I'm not sure why "lossless" is not the right term, because that's the term that curtail itself uses within the app. Is the term misleading? The app is designed for photos, not videos. It compresses each photo without losing any quality, and slightly decreases the overall file size without losing metadata. I want a program that can do the same thing with videos.
"Lossless" has a specific meaning, that you haven't lost any data, perceptible or not. The original can be recreated down to the exact 1s and 0s. "Lossy" compression generally means "data is lost but it's worth it and still does the job" which is what it sounds like you're looking for.
With images, sometimes if technology has advanced, you can find ways to apply even more compression without any more data loss, but that's less common in video.

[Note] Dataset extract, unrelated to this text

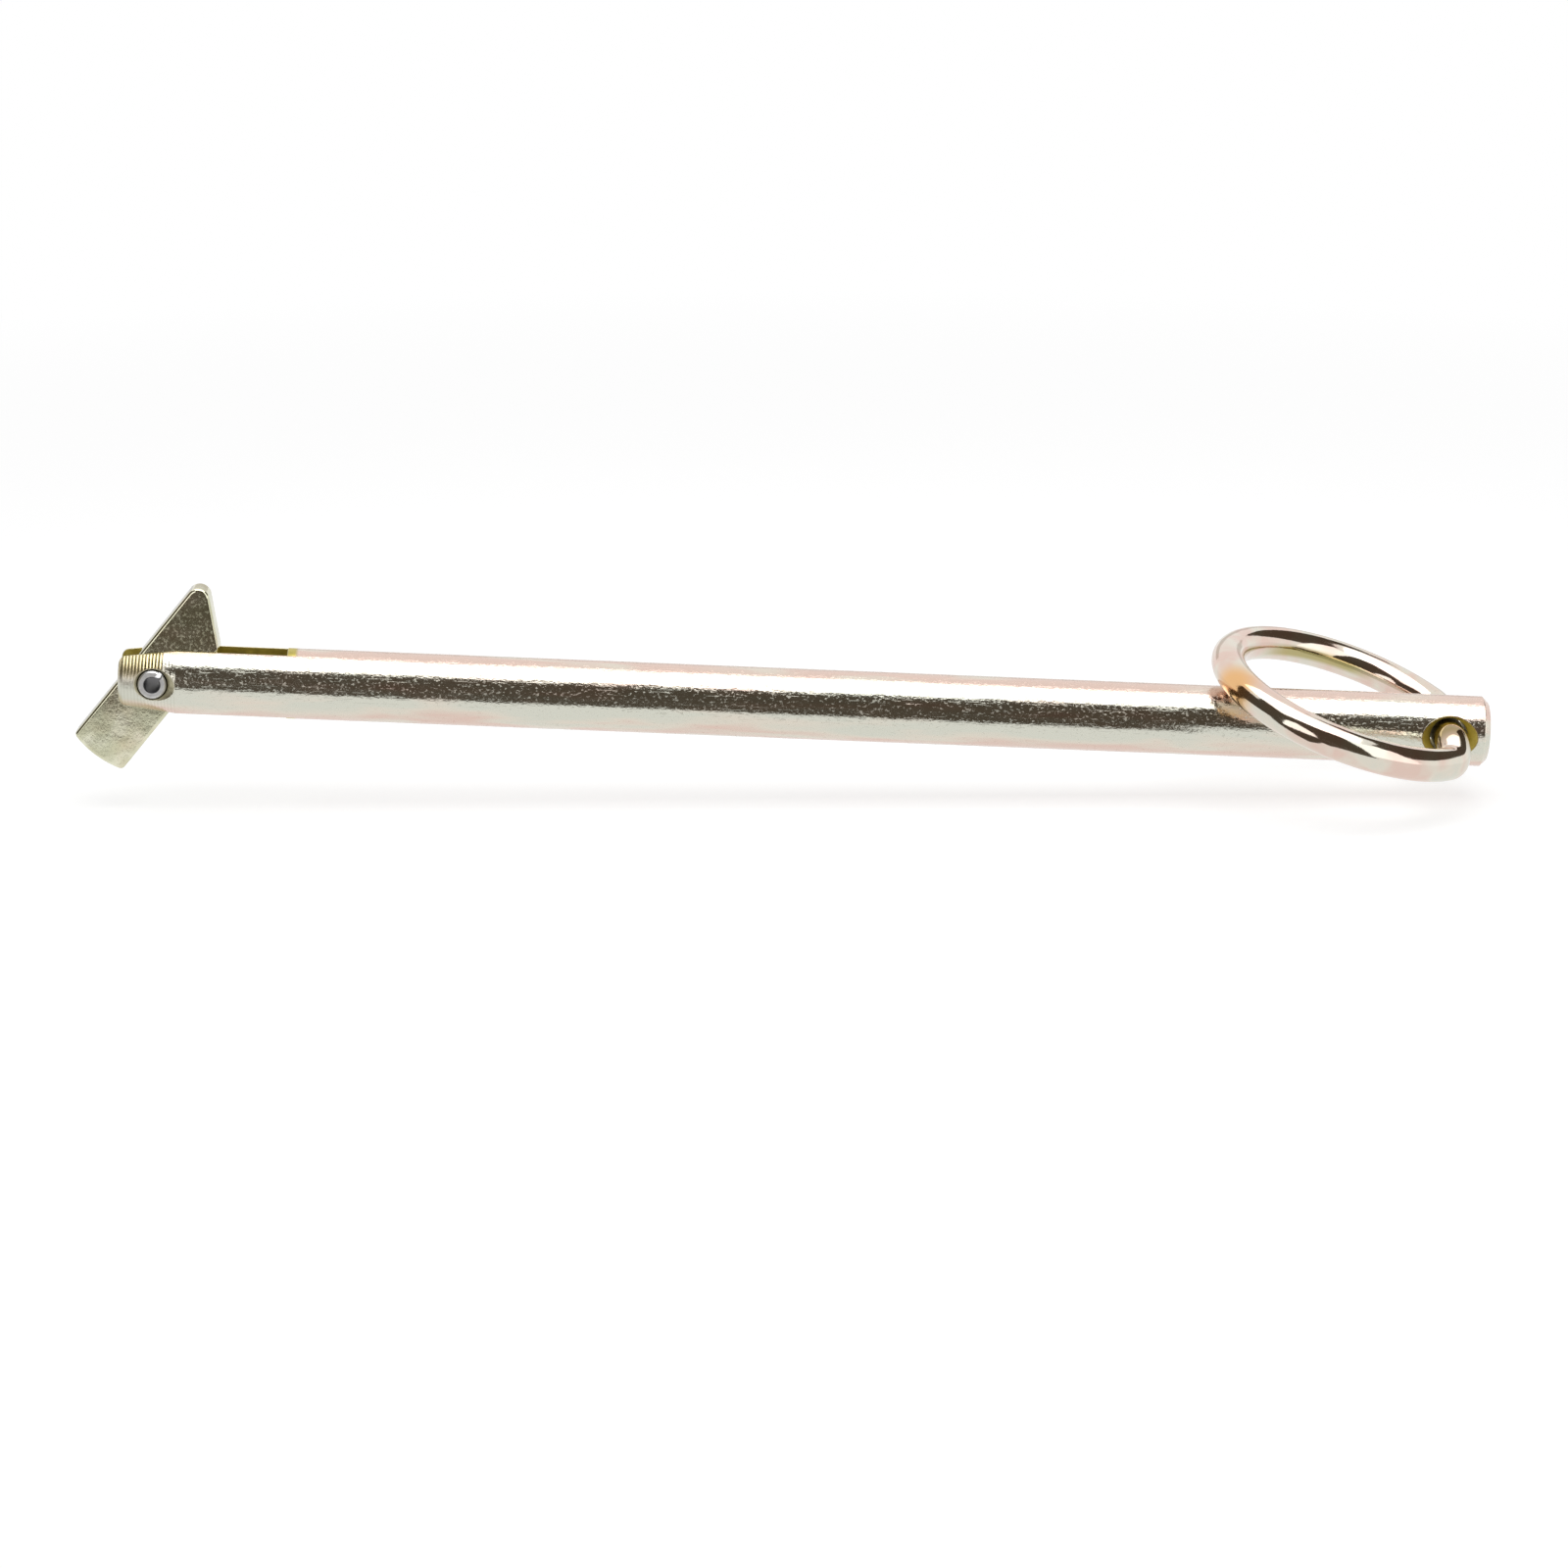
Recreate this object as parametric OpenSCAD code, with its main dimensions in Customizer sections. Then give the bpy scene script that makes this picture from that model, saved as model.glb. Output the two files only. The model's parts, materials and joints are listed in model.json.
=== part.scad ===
// Toggle-locking hitch pin: a round steel bar whose forked nose holds a swinging flat toggle,
// with a bent wire pull ring hinged through the other end.
//
// Frame: X along the bar, nose at -X and ring at +X, Z up, both hinges along Y.
// Origin: on the bar's axis, half way along the bar. Units: millimetres.

/* [Shank] */
// Diameter of the bar
shank_d = 15.875; // [13:0.125:20]
// Length of the bar, nose face to ring end
shank_l = 308.5; // [200:0.5:400]
// Length of the tapered nose
nose_l = 13; // [10:0.5:18]
// How much the nose narrows, all told
nose_drop = 3; // [1:0.25:4]
// Radius round the nose's front edge
nose_round = 1.8; // [0.4:0.1:2]
// Chamfer round the ring end
end_chamfer = 1.3; // [0.5:0.1:2.5]

/* [Slot] */
// Depth of the slot from the nose face
slot_depth = 38.2; // [34:0.2:50]
// Gap on each side of the toggle
slot_gap = 0.2; // [0.1:0.05:0.4]
// Radius of the disc cutter that ends the slot
slot_cutter_r = 50; // [30:5:80]

/* [Pivot] */
// Distance of the pivot from the nose face
pivot_setback = 7.85; // [6.5:0.05:10]
// Outer diameter of the roll pin
roll_pin_d = 6.35; // [5:0.05:7.7]
// Bore of the roll pin
roll_pin_bore = 3.5; // [2:0.1:4]
// How far the roll pin's ends lie below the bar's surface
roll_pin_recess = 0.5; // [0.3:0.05:1.5]
// Width of the slit along the roll pin
roll_pin_slit = 1.2; // [0.6:0.1:1.6]
// Where the slit sits, in degrees up from +X
roll_pin_slit_angle = 52; // [0:1:360]
// Chamfer round each end of the roll pin
roll_pin_chamfer = 0.35; // [0.1:0.05:0.6]
// Depth of the countersink at each end of the pivot hole
pivot_sink = 1.45; // [0.5:0.05:2]

/* [Toggle] */
// Thickness of the toggle
toggle_t = 6.35; // [5:0.05:8]
// Width of the toggle
toggle_w = 13.4; // [11:0.1:14]
// How far the pivot lies from the toggle's middle line, towards its long edge
toggle_offset = 0.4; // [0:0.1:1]
// Reach of the short arm from the pivot
toggle_short_arm = 22; // [16:0.1:28]
// Length of the long arm's short edge, from the pivot
toggle_short_edge = 14.8; // [10:0.1:17]
// Length of the long arm's long edge, from the pivot
toggle_long_edge = 26.8; // [20:0.1:28]
// Radius of the long arm's tip
toggle_tip_r = 2.6; // [0.5:0.1:3]
// Radial clearance of the toggle on the roll pin
toggle_run = 0.08; // [0.03:0.01:0.1]
// Long arm's angle up from +X at rest
toggle_angle = 53.2; // [0:0.2:180]

/* [Pull ring] */
// Diameter of the ring's wire
wire_d = 7.6; // [6:0.1:9.5]
// Diameter of the loop, measured at the middle of the wire
loop_d = 57.6; // [50:0.2:80]
// How far the loop's neck stands outside the straight wire ends, on each side
neck_out = 8.3; // [6:0.1:12]
// Distance of the neck behind the ring's hinge line
neck_back = 0.6; // [0:0.1:4]
// Twist of the loop about its own length, out of line with its ends
loop_twist = 7.6; // [0:0.2:12]
// Distance of the loop's plane below the hinge line
loop_drop = 1.2; // [0:0.1:2]
// Straight length of each wire end outside the bar
stub_out = 1.7; // [1:0.1:3]
// Control length of the bend beside each straight end
bend_lead = 2.2; // [1.5:0.1:4]
// Space between the two wire ends inside the bar
end_space = 4; // [2:0.5:8]
// How far the loop stands at rest above where it would touch the bar, in degrees
ring_lift = 2; // [0.5:0.1:75]
// Distance of the ring's hole from the ring end
ring_setback = 9.25; // [8:0.05:14]
// Radial clearance of the wire in its hole
ring_play = 0.45; // [0.1:0.05:0.8]
// Depth of the countersink at each end of the ring's hole
ring_sink = 2.1; // [1:0.1:2.6]

/* [Hidden] */

$fn = 96;
// Length by which a cutting shape runs past the surface that it cuts
over = 1;

shank_r = shank_d / 2;
nose_r = shank_r - nose_drop / 2;
nose_taper = atan((shank_r - nose_r) / nose_l);
// The taper starts this far inside the nose's rounding, so that line and arc cross cleanly
nose_bite = 0.001;
nose_x = -shank_l / 2;
ring_end_x = shank_l / 2;

slot_w = toggle_t + 2 * slot_gap;
slot_cutter_x = nose_x + slot_depth - slot_cutter_r;

pivot_x = nose_x + pivot_setback;
pivot_skin_r = nose_r + pivot_setback * tan(nose_taper);
roll_pin_r = roll_pin_d / 2;
roll_pin_l = 2 * (pivot_skin_r - roll_pin_recess);

wire_r = wire_d / 2;
loop_r = loop_d / 2;
stub_y = shank_r + stub_out;
neck_angle = asin((stub_y + neck_out) / loop_r);
loop_centre = [-neck_back - loop_r * cos(neck_angle), 0, -loop_drop];
loop_reach = loop_r - loop_centre.x;
ring_tilt = ring_lift + atan(loop_drop / loop_reach)
    + asin((shank_r + wire_r) / norm([loop_reach, loop_drop]));
ring_hole_x = ring_end_x - ring_setback;
ring_hole_r = wire_r + ring_play;
// The ring is made in lengths. Each starts this far inside the one before it, a shade thinner,
// so that their surfaces never coincide.
lap = 0.2;
lap_step = 0.02;

plated_steel = "#c8bd96";
bright_plate = "#cbb9a4";
plain_steel = "#8f8f8c";

function unit(v) = v / norm(v);

// Hole along Y, with a 45 degree countersink of the given depth at each surface
module sunk_hole(r, skin_r, sink) {
    rotate([90, 0, 0])
        cylinder(h = 2 * (skin_r + over), r = r, center = true);
    for (turn = [90, -90])
        rotate([turn, 0, 0])
            translate([0, 0, skin_r - sink])
                cylinder(h = sink + over, r1 = r, r2 = r + sink + over);
}

// Half the bar's section, radius across and length up: rounded nose, taper, plain bar, chamfer
module shank_profile() {
    round_x = nose_r - nose_round * (1 - sin(nose_taper)) / cos(nose_taper);
    polygon([
        [0, 0],
        [round_x, 0],
        [round_x, nose_round] + (nose_round - nose_bite) * [cos(nose_taper), -sin(nose_taper)],
        [shank_r, nose_l],
        [shank_r, shank_l - end_chamfer],
        [shank_r - end_chamfer, shank_l],
        [0, shank_l]
    ]);
    translate([round_x, nose_round])
        circle(r = nose_round);
}

// Slot along the bar, from beyond the nose to the disc cutter's arc
module slot_cut() {
    translate([slot_cutter_x, 0, 0]) {
        rotate([90, 0, 0])
            cylinder(h = slot_w, r = slot_cutter_r, center = true, $fn = 180);
        translate([-slot_depth - over, -slot_w / 2, -shank_r - over])
            cube([slot_depth + over, slot_w, 2 * (shank_r + over)]);
    }
}

module shank() {
    color(plated_steel)
        difference() {
            translate([nose_x, 0, 0])
                rotate([0, 90, 0])
                    rotate_extrude()
                        shank_profile();
            slot_cut();
            translate([pivot_x, 0, 0])
                sunk_hole(roll_pin_r, pivot_skin_r, pivot_sink);
            translate([ring_hole_x, 0, 0])
                sunk_hole(ring_hole_r, shank_r, ring_sink);
        }
}

// Toggle's outline, pivot at the origin and long arm along +X
module toggle_profile() {
    long_side = toggle_w / 2 - toggle_offset;
    short_side = long_side - toggle_w;
    cut_angle = atan(toggle_w / (toggle_long_edge - toggle_short_edge));
    tip_back = toggle_tip_r / tan(cut_angle / 2);
    tip_down = tip_back * [cos(cut_angle), sin(cut_angle)];
    difference() {
        intersection() {
            union() {
                polygon([
                    [-toggle_short_arm, short_side],
                    [toggle_short_edge, short_side],
                    [toggle_long_edge, long_side] - tip_down,
                    [toggle_long_edge - tip_back, long_side],
                    [-toggle_short_arm, long_side]
                ]);
                translate([toggle_long_edge - tip_back, long_side - toggle_tip_r])
                    circle(r = toggle_tip_r);
            }
            union() {
                circle(r = toggle_short_arm);
                translate([0, short_side])
                    square([toggle_long_edge, toggle_w]);
            }
        }
        circle(r = roll_pin_r + toggle_run);
    }
}

module toggle() {
    color(plated_steel)
        translate([pivot_x, 0, 0])
            rotate([90, -toggle_angle, 0])
                linear_extrude(toggle_t, center = true)
                    toggle_profile();
}

// Half the roll pin's wall, radius across and length up, with a chamfer at each end
module roll_pin_profile() {
    half_l = roll_pin_l / 2;
    polygon([
        [roll_pin_bore / 2, -half_l],
        [roll_pin_r - roll_pin_chamfer, -half_l],
        [roll_pin_r, roll_pin_chamfer - half_l],
        [roll_pin_r, half_l - roll_pin_chamfer],
        [roll_pin_r - roll_pin_chamfer, half_l],
        [roll_pin_bore / 2, half_l]
    ]);
}

module pivot_roll_pin() {
    color(plain_steel)
        translate([pivot_x, 0, 0])
            difference() {
                rotate([90, 0, 0])
                    rotate_extrude()
                        roll_pin_profile();
                rotate([0, -roll_pin_slit_angle, 0])
                    translate([0, -roll_pin_l / 2 - over, -roll_pin_slit / 2])
                        cube([roll_pin_d, roll_pin_l + 2 * over, roll_pin_slit]);
            }
}

// Wire of radius r bent in one plane: it leaves p along the unit vector t and ends at q
module wire_arc(p, t, q, r) {
    chord = q - p;
    half_turn = acos(t * chord / norm(chord));
    normal = unit(cross(t, chord));
    side = cross(normal, t);
    bend_r = norm(chord) / 2 / sin(half_turn);
    centre = p + bend_r * side;
    lap_turn = lap / bend_r * 180 / PI;
    multmatrix([
        [-side.x, t.x, normal.x, centre.x],
        [-side.y, t.y, normal.y, centre.y],
        [-side.z, t.z, normal.z, centre.z]
    ])
        rotate([0, 0, -lap_turn])
            rotate_extrude(angle = 2 * half_turn + lap_turn)
                translate([bend_r, 0])
                    circle(r = r, $fn = 48);
}

// One end of the ring, on the +Y or -Y side: two bends from the loop to a straight end in the hole.
// The two bends meet where they share a tangent.
module ring_end(side) {
    out = [0, cos(loop_twist), sin(loop_twist)] * side;
    neck = loop_centre + loop_r * (cos(neck_angle) * [1, 0, 0] + sin(neck_angle) * out);
    neck_dir = sin(neck_angle) * [1, 0, 0] - cos(neck_angle) * out;
    stub = [0, side * stub_y, 0];
    stub_dir = [0, -side, 0];
    span = stub - neck;
    neck_lead = (span * span / 2 - bend_lead * (span * stub_dir))
        / (span * neck_dir + bend_lead * (1 - neck_dir * stub_dir));
    corner_a = neck + neck_lead * neck_dir;
    corner_b = stub - bend_lead * stub_dir;
    meet = (bend_lead * corner_a + neck_lead * corner_b) / (bend_lead + neck_lead);
    wire_arc(neck, neck_dir, meet, wire_r - lap_step);
    wire_arc(meet, unit(corner_b - corner_a), stub, wire_r - 2 * lap_step);
    translate(stub - lap * stub_dir)
        rotate([90 * side, 0, 0])
            cylinder(h = stub_y + lap - end_space / 2, r = wire_r - 3 * lap_step, $fn = 48);
}

module ring_loop() {
    translate(loop_centre)
        rotate([loop_twist, 0, 0])
            rotate([0, 0, neck_angle])
                rotate_extrude(angle = 360 - 2 * neck_angle, $fn = 120)
                    translate([loop_r, 0])
                        circle(r = wire_r, $fn = 48);
}

module pull_ring() {
    color(bright_plate)
        translate([ring_hole_x, 0, 0])
            rotate([0, ring_tilt, 0]) {
                ring_loop();
                ring_end(1);
                ring_end(-1);
            }
}

shank();
toggle();
pivot_roll_pin();
pull_ring();
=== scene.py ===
"""Looks for the toggle-locking hitch pin: plated steel materials, a plain studio and the camera."""
import json
import math

import bpy
from mathutils import Matrix, Vector


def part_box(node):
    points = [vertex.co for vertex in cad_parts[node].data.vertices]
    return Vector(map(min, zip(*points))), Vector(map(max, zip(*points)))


MM = 0.001

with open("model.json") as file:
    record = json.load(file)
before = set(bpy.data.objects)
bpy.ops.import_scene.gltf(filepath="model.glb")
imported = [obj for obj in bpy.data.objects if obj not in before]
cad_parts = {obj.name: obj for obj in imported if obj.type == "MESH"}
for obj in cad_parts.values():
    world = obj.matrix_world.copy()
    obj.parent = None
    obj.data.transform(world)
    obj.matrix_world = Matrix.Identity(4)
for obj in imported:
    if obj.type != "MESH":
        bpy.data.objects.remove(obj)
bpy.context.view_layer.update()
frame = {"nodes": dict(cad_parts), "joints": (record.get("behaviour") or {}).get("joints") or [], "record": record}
nodes = frame["nodes"]
joints = {joint["name"]: joint for joint in frame["joints"]}
mounts = {mount["name"]: mount for mount in frame["record"]["mounts"]}

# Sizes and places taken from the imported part, in mm
bar_low, bar_high = (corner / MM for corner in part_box("shank"))
NOSE_X, RING_END_X, BAR_R = bar_low.x, bar_high.x, bar_high.z
PIVOT_X = joints["toggle_swing"]["pos_m"][0] / MM
RING_HOLE_X = joints["ring_swing"]["pos_m"][0] / MM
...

People can choose to keep raw photos with all the information that the sensor got when the photo was taken, but a "raw" uncompressed video would be preposterously huge, so video codecs have to throw out a lot more data than photo formats do. It's fine because videos keep moving, you don't stare at a single frame for more than a fraction of a second anyway. But that doesn't leave much room for improvement without throwing out even more, and going from one lossy algorithm to another has the downside of the new algorithm not knowing what's "good" visual data from the original and what's just compression noise from the first lossy algorithm, so it will attempt to preserve junk while also adding its own. You can always give it a try and see what happens, of course, but there are limits before it starts looking glitchy and bad.
I know that lossy normally lessens the image quality in the compression process, but Curtail has two options:
Lossless mode: Compresses the file by removing unnecesary data that does not affect image quality; thus reducing file size. Lossy mode: Compresses the file much further by lowering the visual quality of the image; thus reducing the file size but looking a bit worse.
After using the lossless mode, I've personally done very thorough image comparisons to see if there was any discernible difference between the original file and the compressed file. I could not find any visual difference.
In Curtails own words on their site "It supports both lossless and lossy compression modes with an option to whether keep or not metadata of images."
Curtail is a wrapper around tools like pngquant, jpgoptim and oxipng. In lossless mode OT optimizes and reorders e.g the compression tables. I know of no tool that does that for video data and I am not even sure that is feasable. Video is not stored as a simple sequence of images.
Okay, thanks. I guess it's not possible at the moment then.